Bei W. A. Mozarts „Symphonie D‑Dur (KV 385), der „Haffner-Symphonie“ waren die Dresdner Kapellsolisten erst recht in ihrem Element. Es ist eine Besonderheit der Sächsischen Staatskapelle, Mozarts Musik nicht nur liebenswürdig „tändelnd“ (wie manch anderes Orchester) zu spielen, sondern diese Musik mit viel Frische und Klarheit in ihrer ganzen Spannweite zwischen, Leichtigkeit und Ernsthaftigkeit, Lieblichkeit und Nachdenken, ausgelassener Fröhlichkeit und Würde, die hier kontrastreich beieinanderliegen und doch so eng verwoben sind, nachzuspüren. Die Musiker der Sächsischen Staatskapelle gehören zu den Wenigen, die das immer noch und immer wieder weit verbreitete Klischee von Mozarts Musik durchbrechen und sie auch in ihrer Tiefe erfassen und ausloten. Wie so oft, bestachen auch hier der feine Streicherklang, die sauberen, klangschönen Bläser und die sich harmonisch einfügende Pauke. Die Kapellsolisten spielten über weite Passagen hinreißend schön, was auf die perfekten Einzelleistungen und ein sehr gutes Zusammenspiel zurückzuführen war. Hier waren alle Beteiligten Mozarts Wesen und seiner genialen Musizierfreude auf der Spur und ließen manche Passage dieser Symphonie aus einer neuen, bisher weniger beachteten, Sicht erkennen.

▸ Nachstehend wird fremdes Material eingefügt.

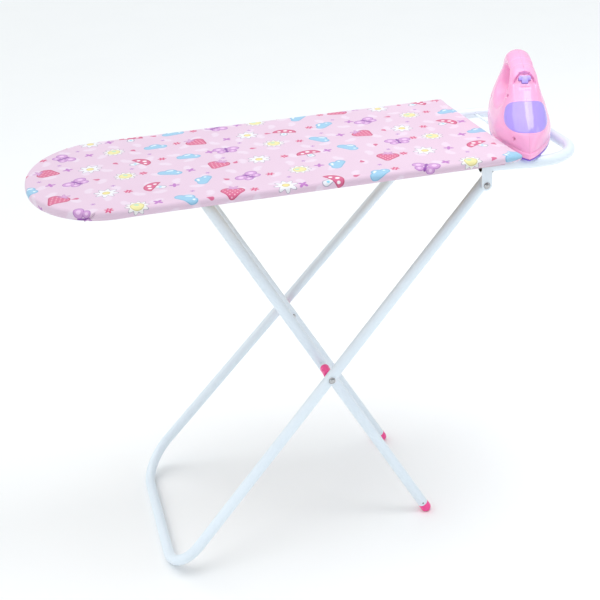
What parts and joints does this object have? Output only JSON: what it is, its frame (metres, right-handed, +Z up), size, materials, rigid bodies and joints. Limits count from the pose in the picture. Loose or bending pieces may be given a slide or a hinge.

Der Leiter und Spiritus rector der Dresdner Kapellsolisten und Kontrabassist der Sächsischen Staatskapelle, Helmut Branny lebt in der Musik, die er interpretiert und hat das richtige Gespür für diese Werke. Er betrachtet sich weniger als Leiter des Ensembles als vielmehr als Orchestermitglied und „Primus inter pares“ – „Erster unter Gleichen“, inspiriert aber seine „Mitstreiter“ zu großen künstlerischen Leistungen und einem tiefen Werkverständnis. Er leitete das Orchester mit Hingabe und Einfühlungsvermögen, Ernsthaftigkeit und Humor und ließ die „Haffner-Symphonie“ mit viel Temperament fröhlich ausklingen. Man hätte gern noch weiter zugehört, aber es gab leider keine Zugabe.